_WHAT THE EXERCISE ASKS_: Return the whole listing exactly as it stands.

_INFORMATION SUPPLIED_:
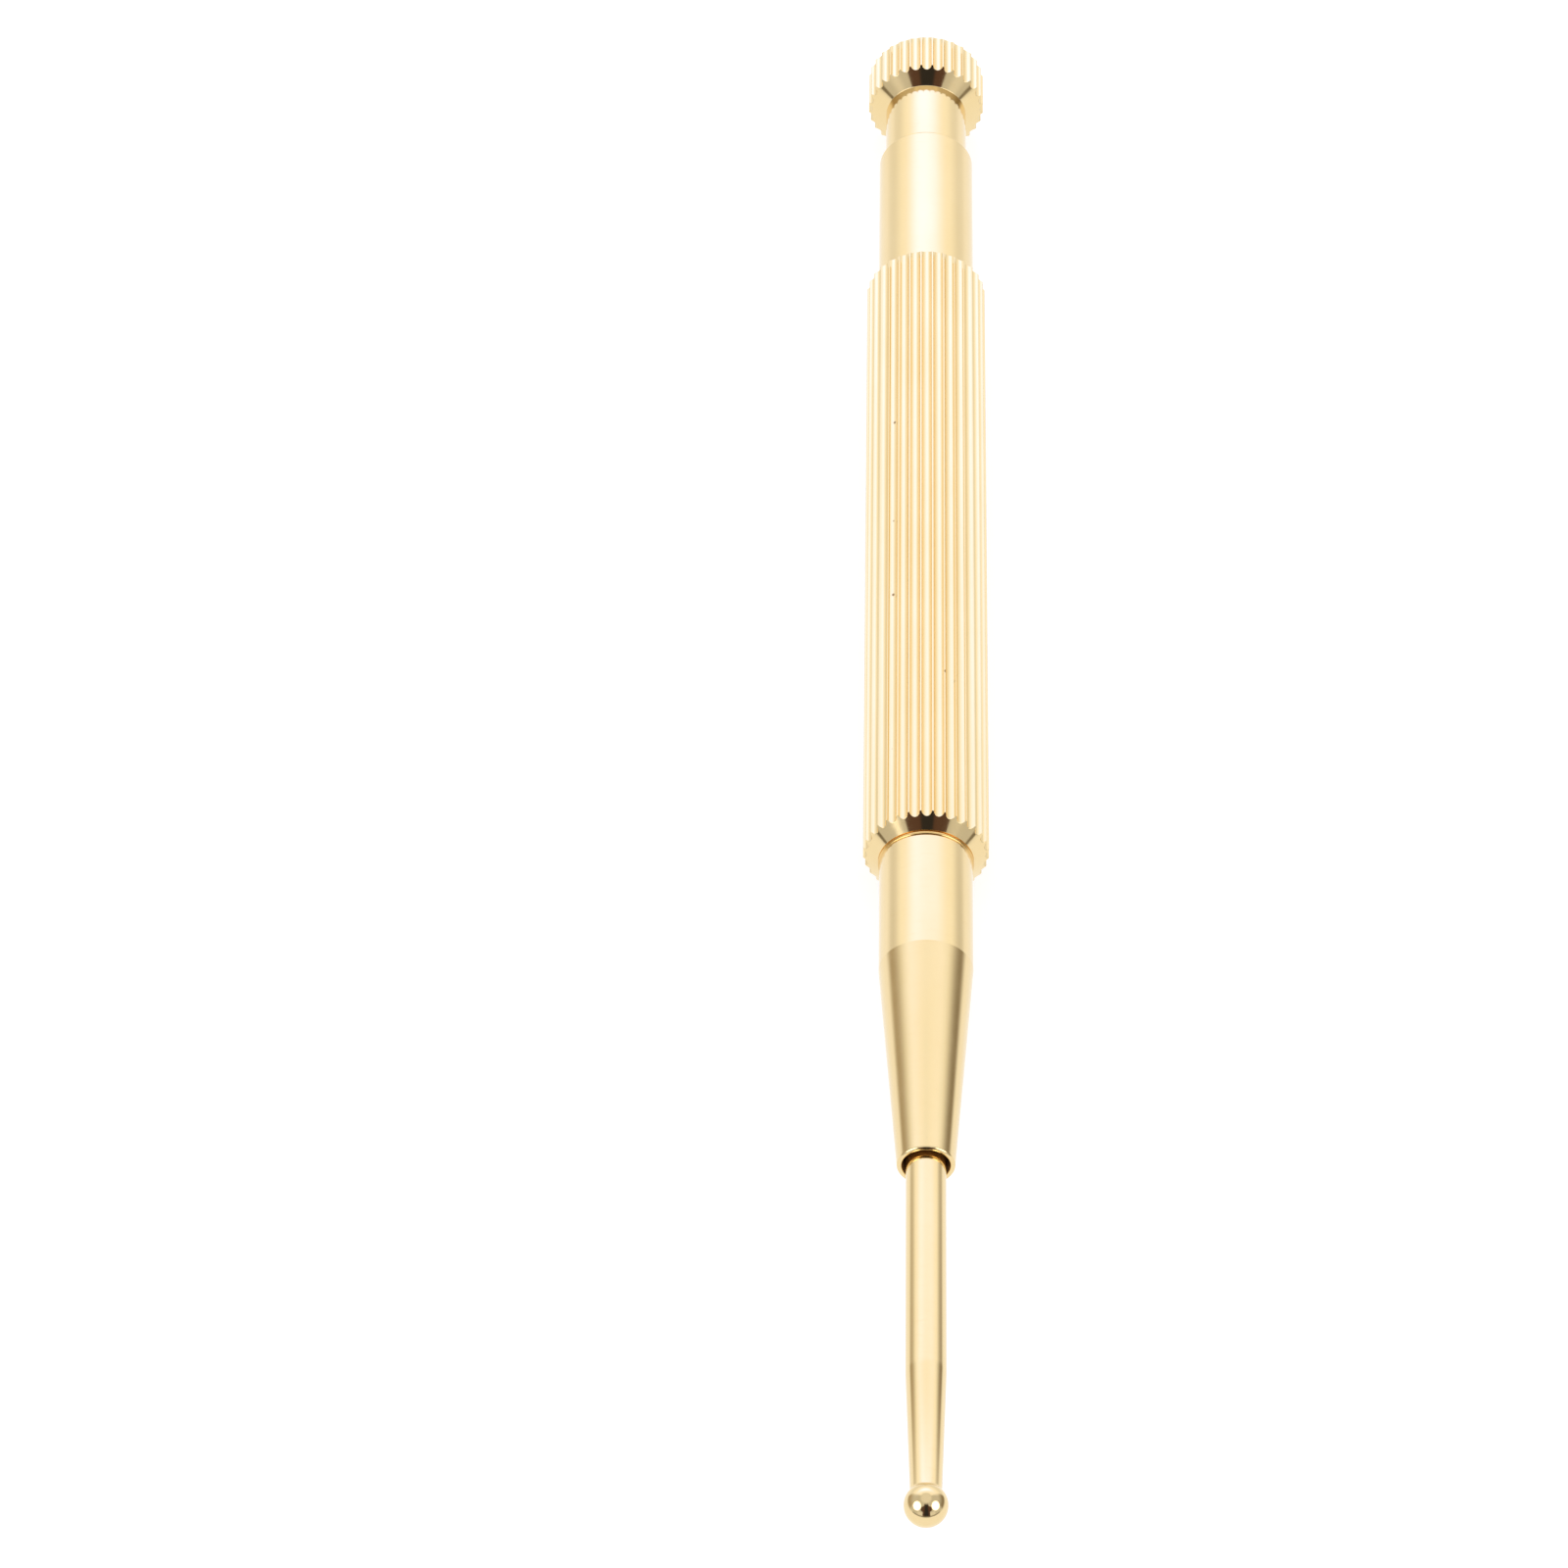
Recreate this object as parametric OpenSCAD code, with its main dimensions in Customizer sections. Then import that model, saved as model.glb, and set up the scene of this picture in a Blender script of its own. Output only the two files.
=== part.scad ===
// Spring-loaded ball probe: a fluted grip with a screwed-in nose, a sprung
// ball-ended rod, and a knob at the tail that screws in to load the spring.
// Every piece is turned, so each one is built upright about +Z, with z = 0 at
// the front of the ball, and laid down along the Y axis as a last step.

/* [Grip] */
// Diameter over the flute crests, which the knob shares
grip_d = 8.0; // [7.6:0.1:9]
// Length of the grip from end face to end face
grip_l = 52.85; // [50:0.05:60]
// Number of flutes round the grip and the knob
flute_n = 32; // [28:1:36]
// Depth of a flute
flute_depth = 0.28; // [0.2:0.01:0.32]
// Width of the flat land left between two flutes
land_w = 0.1; // [0.05:0.01:0.14]
// Axial length of the bevel at the front end of the grip
grip_bevel_l = 0.8; // [0.4:0.05:1]
// Axial length of the bevel at the rear end of the grip
grip_rear_bevel_l = 0.6; // [0.4:0.05:1]

/* [Nose] */
// Diameter of the smooth collar in front of the grip
collar_d = 5.9; // [5.7:0.1:6.1]
// Length of the collar
collar_l = 8.85; // [7:0.05:11]
// Length of the cone
cone_l = 15.8; // [14.5:0.1:18]
// Diameter of the cone at its mouth
mouth_d = 3.56; // [3.5:0.02:3.8]
// Diameter of the open mouth, which the ball can pass
mouth_bore_d = 2.92; // [2.8:0.02:3]

/* [Probe] */
// Diameter of the ball
ball_d = 2.64; // [2.5:0.02:2.7]
// Diameter of the straight rod
rod_d = 2.46; // [2.4:0.02:2.5]
// Diameter of the rod where it meets the ball
rod_neck_d = 1.9; // [1.6:0.05:2.1]
// Radius of the fillet between the ball and the rod
neck_fillet = 0.3; // [0.2:0.05:0.5]
// Distance from the front of the ball to the end of the taper
taper_end = 11.1; // [8:0.1:13]
// Distance from the front of the ball to the mouth of the nose
reach = 27.0; // [24:0.5:30]
// How far the probe can be pushed in with the knob screwed right home
stroke = 8.0; // [4:0.5:10]

/* [Tail] */
// Diameter of the smooth tail barrel
tail_d = 6.4; // [6.3:0.1:6.5]
// Visible length of the tail barrel
tail_l = 12.4; // [11.5:0.1:14]

/* [Knob] */
// Diameter of the stem that slides into the tail barrel
stem_d = 5.54; // [5.4:0.02:5.6]
// Length of stem that shows between the tail barrel and the knob
stem_show = 5.2; // [4.5:0.1:6]
// Length of the knob from its bevel to its end face
knob_l = 4.2; // [4:0.1:6]
// Axial length of the bevel on the front of the knob
knob_bevel_l = 0.8; // [0.5:0.05:1]
// How far the knob screws in from where it is drawn
screw_in = 3.0; // [2:0.1:3.4]
// How far the knob screws out from where it is drawn
screw_out = 2.5; // [1.5:0.1:2.8]

/* [Spring] */
// Wire diameter of the pressure spring
wire_d = 0.35; // [0.3:0.01:0.36]
// Mean diameter of the coils
coil_d = 2.95; // [2.92:0.01:3]
// Number of open coils
open_coils = 18; // [14:1:20]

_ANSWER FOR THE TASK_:
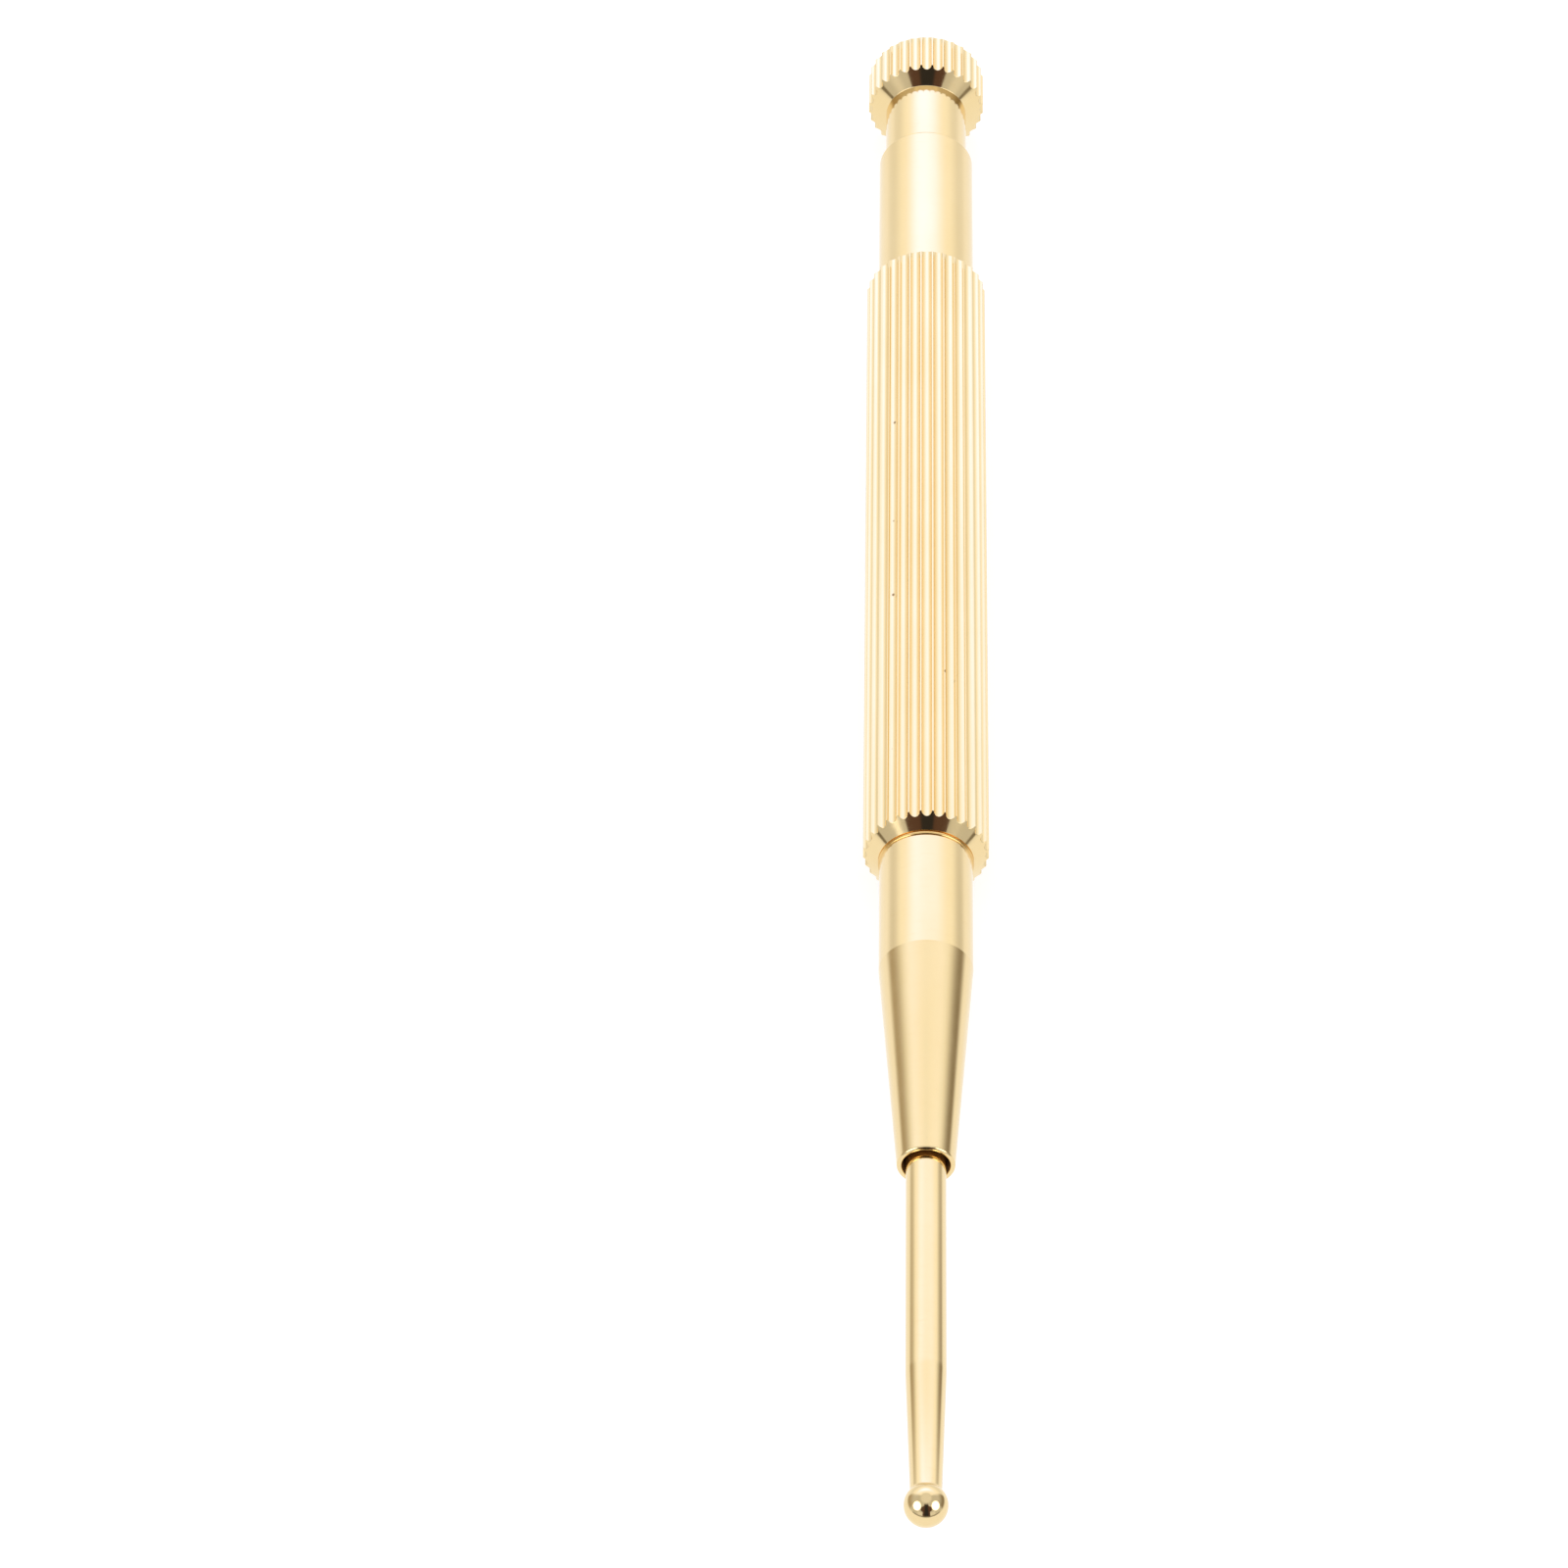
Recreate this object as parametric OpenSCAD code, with its main dimensions in Customizer sections. Then import that model, saved as model.glb, and set up the scene of this picture in a Blender script of its own. Output only the two files.
=== part.scad ===
// Spring-loaded ball probe: a fluted grip with a screwed-in nose, a sprung
// ball-ended rod, and a knob at the tail that screws in to load the spring.
// Every piece is turned, so each one is built upright about +Z, with z = 0 at
// the front of the ball, and laid down along the Y axis as a last step.

/* [Grip] */
// Diameter over the flute crests, which the knob shares
grip_d = 8.0; // [7.6:0.1:9]
// Length of the grip from end face to end face
grip_l = 52.85; // [50:0.05:60]
// Number of flutes round the grip and the knob
flute_n = 32; // [28:1:36]
// Depth of a flute
flute_depth = 0.28; // [0.2:0.01:0.32]
// Width of the flat land left between two flutes
land_w = 0.1; // [0.05:0.01:0.14]
// Axial length of the bevel at the front end of the grip
grip_bevel_l = 0.8; // [0.4:0.05:1]
// Axial length of the bevel at the rear end of the grip
grip_rear_bevel_l = 0.6; // [0.4:0.05:1]

/* [Nose] */
// Diameter of the smooth collar in front of the grip
collar_d = 5.9; // [5.7:0.1:6.1]
// Length of the collar
collar_l = 8.85; // [7:0.05:11]
// Length of the cone
cone_l = 15.8; // [14.5:0.1:18]
// Diameter of the cone at its mouth
mouth_d = 3.56; // [3.5:0.02:3.8]
// Diameter of the open mouth, which the ball can pass
mouth_bore_d = 2.92; // [2.8:0.02:3]

/* [Probe] */
// Diameter of the ball
ball_d = 2.64; // [2.5:0.02:2.7]
// Diameter of the straight rod
rod_d = 2.46; // [2.4:0.02:2.5]
// Diameter of the rod where it meets the ball
rod_neck_d = 1.9; // [1.6:0.05:2.1]
// Radius of the fillet between the ball and the rod
neck_fillet = 0.3; // [0.2:0.05:0.5]
// Distance from the front of the ball to the end of the taper
taper_end = 11.1; // [8:0.1:13]
// Distance from the front of the ball to the mouth of the nose
reach = 27.0; // [24:0.5:30]
// How far the probe can be pushed in with the knob screwed right home
stroke = 8.0; // [4:0.5:10]

/* [Tail] */
// Diameter of the smooth tail barrel
tail_d = 6.4; // [6.3:0.1:6.5]
// Visible length of the tail barrel
tail_l = 12.4; // [11.5:0.1:14]

/* [Knob] */
// Diameter of the stem that slides into the tail barrel
stem_d = 5.54; // [5.4:0.02:5.6]
// Length of stem that shows between the tail barrel and the knob
stem_show = 5.2; // [4.5:0.1:6]
// Length of the knob from its bevel to its end face
knob_l = 4.2; // [4:0.1:6]
// Axial length of the bevel on the front of the knob
knob_bevel_l = 0.8; // [0.5:0.05:1]
// How far the knob screws in from where it is drawn
screw_in = 3.0; // [2:0.1:3.4]
// How far the knob screws out from where it is drawn
screw_out = 2.5; // [1.5:0.1:2.8]

/* [Spring] */
// Wire diameter of the pressure spring
wire_d = 0.35; // [0.3:0.01:0.36]
// Mean diameter of the coils
coil_d = 2.95; // [2.92:0.01:3]
// Number of open coils
open_coils = 18; // [14:1:20]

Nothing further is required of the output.